I loved writing as a child.  Whether it was learning the abbreviations for the various take out dishes at my aunt’s restaurant to send orders to the kitchen or writing my own illustrated stories, teenie-bopper fiction, or, later, angst filled poetry, I knew I loved to write.  I would enter the yearly creative writing contests in school as well as participating in reading contests at the local library.  Such a love I had for literacy in my early years.  I couldn’t get enough.

Not me (clearly), but a picture not unlike the senior profile picture I took in High School

Not me (clearly), but a picture not unlike the senior profile picture I took in High School

My love affair with literacy was detoured by achievement and the demands of secondary and post-secondary success.  While I continued to thrive in school, thanks to my strong literacy background, I lost the time to read and write for pleasure.  In college, I focused on literature and social sciences in order to make the reading I had to do “count,” aligning the information that I gained with the passions that I had for the stories of others and social justice.
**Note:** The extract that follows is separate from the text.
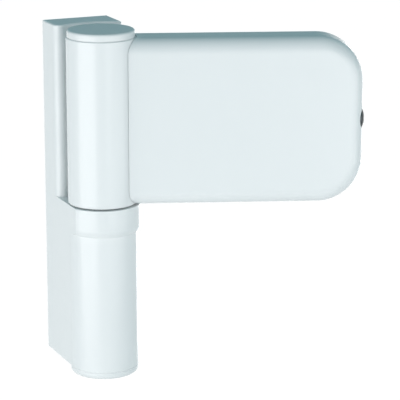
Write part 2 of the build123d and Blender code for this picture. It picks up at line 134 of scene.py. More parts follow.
def angle(label, text, degrees):
    """An angle in the panel, given in degrees."""
    return bpy.props.FloatProperty(
        name=label, description=text, default=math.radians(degrees), subtype="ANGLE"
    )


def power(label, text, watts):
    """A lamp's power in the panel, given in watts."""
    return bpy.props.FloatProperty(
        name=label, description=text, default=watts, min=0.0, unit="POWER"
    )


def share(label, text, part):
    """A plain factor in the panel."""
    return bpy.props.FloatProperty(name=label, description=text, default=part, min=0.0)


def tint(label, text, hex_colour):
    """A colour in the panel, given as an sRGB hex value."""
    return bpy.props.FloatVectorProperty(
        name=label,
        description=text,
        subtype="COLOR",
        size=3,
        min=0.0,
        max=1.0,
        default=linear(hex_colour),
    )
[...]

I never learned to read “as a social scientist” or “educational researcher,” but I began to seek readings that would promote more questions than answers and I find that today, I often have to “write myself to clarity” in my thoughts.

Me today, with my littlest one

Me today, with my littlest one

Today, I read for my work, to my children, and as topics catch my attention on social media.  I am still drawn to work that fulfills my desire to hear the voices and stories of others, and that give voice to those that often do not have voice.  My love for literacy has led to a research strand focused on the development of literacy among secondary teachers and has led to lots of reading on the topic.

I suppose that, much like a love affair that begins with passionate infatuation and exploration, but deepens to involve all parts of oneself, sometimes ending in a quiet comfortable ever-present companionship, my literate life has also evolved.  There’s a deep peace in accepting that evolution and the roles that literacy continues to play and will play as I grow and change.